Album Review: Green Day- Revolution Radio



 This is not how you do it. Pop-punk is definitely not my favorite sub-genre of rock music, but this is a new level. I’m mad. I’ll admit it. To spare you from my invective, I’ll try to keep this relatively succinct. But be warned, I’m probably just gonna jump from point to point on this. I’ve never really been a fan of this band, but I can acknowledge how influential they are, and even that they have a couple of great albums. Problem is, those were released over 20 years ago. I like Insomniac quite a bit, and I even have a little bit of time for Dookie, but other than that, just get this away from me. This album fails on several fundamental levels. Before I get into the content, let me just get something else out of the way. What is up with the production on this? I know it was produced by the band, but given how long they’ve been working with expensive producers, you’d think they would’ve picked up on some of the techniques used to make good sounding rock records. This sounds like it was recorded in Garageband. Seriously. And the mastering. Don’t get me started on the mastering. This is mastered so loud, I have to keep it at under half volume to avoid getting a headache. It’s squashed down to a few dB of dynamic range but mixed so badly that it’s the drums just disappear under everything. Billie Joe sounds like  his vocals were recorded in a tin can, and the guitars have no presence and are mixed so low that the rampant harsh cymbal noise just covers them up. This really is unacceptable for a band with the amount of money they have available to them. Get the guy who did the last Neck Deep record. That’s sonically how modern pop-punk should sound. At least it would have some punch.
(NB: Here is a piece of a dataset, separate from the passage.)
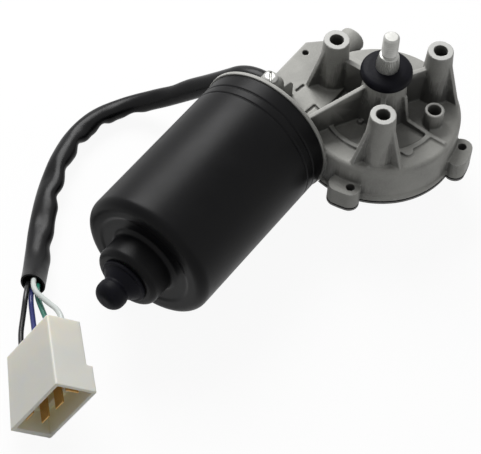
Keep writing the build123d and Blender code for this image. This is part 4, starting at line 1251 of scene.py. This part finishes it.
@dataclass
class CableHarness(SubAssembly):
    """Vinyl sleeve with its four wires, from the grommet to the connector."""

    sleeve_diameter: float = 10.8
    sleeve_length: float = 225.1
    wire_diameter: float = 2.6
    sleeve_wall: float = 0.9
    mouth_depth: float = 9.0
    rings: int = 300
    round_segments: int = 40
    route: tuple[Point, ...] = (
        (-0.028, 0.050, -0.0214),
        (-0.028, 0.060, -0.0214),
        (-0.0306, 0.0732, -0.0344),
        (-0.0346, 0.090, -0.0494),
        (-0.040, 0.1045, -0.062),
        (-0.0485, 0.118, -0.069),
        (-0.0635, 0.1255, -0.069),
        (-0.0815, 0.127, -0.069),
        (-0.0995, 0.1228, -0.069),
        (-0.117, 0.1152, -0.069),
        (-0.134, 0.1053, -0.069),
        (-0.1495, 0.095, -0.068),
        (-0.161, 0.087, -0.0636),
        (-0.170, 0.0808, -0.0576),
    )
    # degrees: how far the flattened section swings, and where it starts; waves along the sleeve
    twist_swing: float = 35.0
    twist_start: float = 10.0
    twist_waves: float = 7.0
    # height of the shoulder on each side of a crease, as a share of its depth, and its place in spreads
    shoulder_rise: float = 0.3
    shoulder_at: float = 2.0
    # share of the length, width and thickness in millimetres
    stations: tuple[Point, ...] = (
        (0.00, 10.8, 10.8),
        (0.10, 10.6, 10.4),
        (0.25, 10.4, 9.0),
        (0.38, 9.6, 8.6),
        (0.50, 10.4, 8.8),
        (0.60, 11.2, 8.4),
        (0.68, 12.6, 7.8),
        (0.78, 12.9, 7.8),
        (0.88, 12.4, 8.6),
        (0.96, 12.3, 9.0),
        (1.00, 12.5, 9.4),
    )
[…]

But punk in general (if you can even call this punk) isn’t known for great production. It’s the songs and energy that count, right? Well, the band that wrote stormers like “Burnout” and “Brain Stew” are nowhere to be found here. The whole thing suffers from that fake immaturity that a lot of these older pop-punk bands suffer from. Don’t get me wrong, this is a group of middle aged men trying to sound like teenagers. The title of the album is Revolution Radio, for godsake. First off, this can’t be the first time that title has been used. It’s exactly the type of title that an aging rock band would choose as a weak attempt to appear relevant, but ends up backfiring by revealing how they don’t really understand the most consistently used form of music delivery today. I don’t mean to sound like I’m criticizing someone simply for being old, but really, you couldn’t come up with some more clever? Second, Green Day couldn’t revolutionize radio at this stage in the game even if there was sufficient radio presence to revolutionize. 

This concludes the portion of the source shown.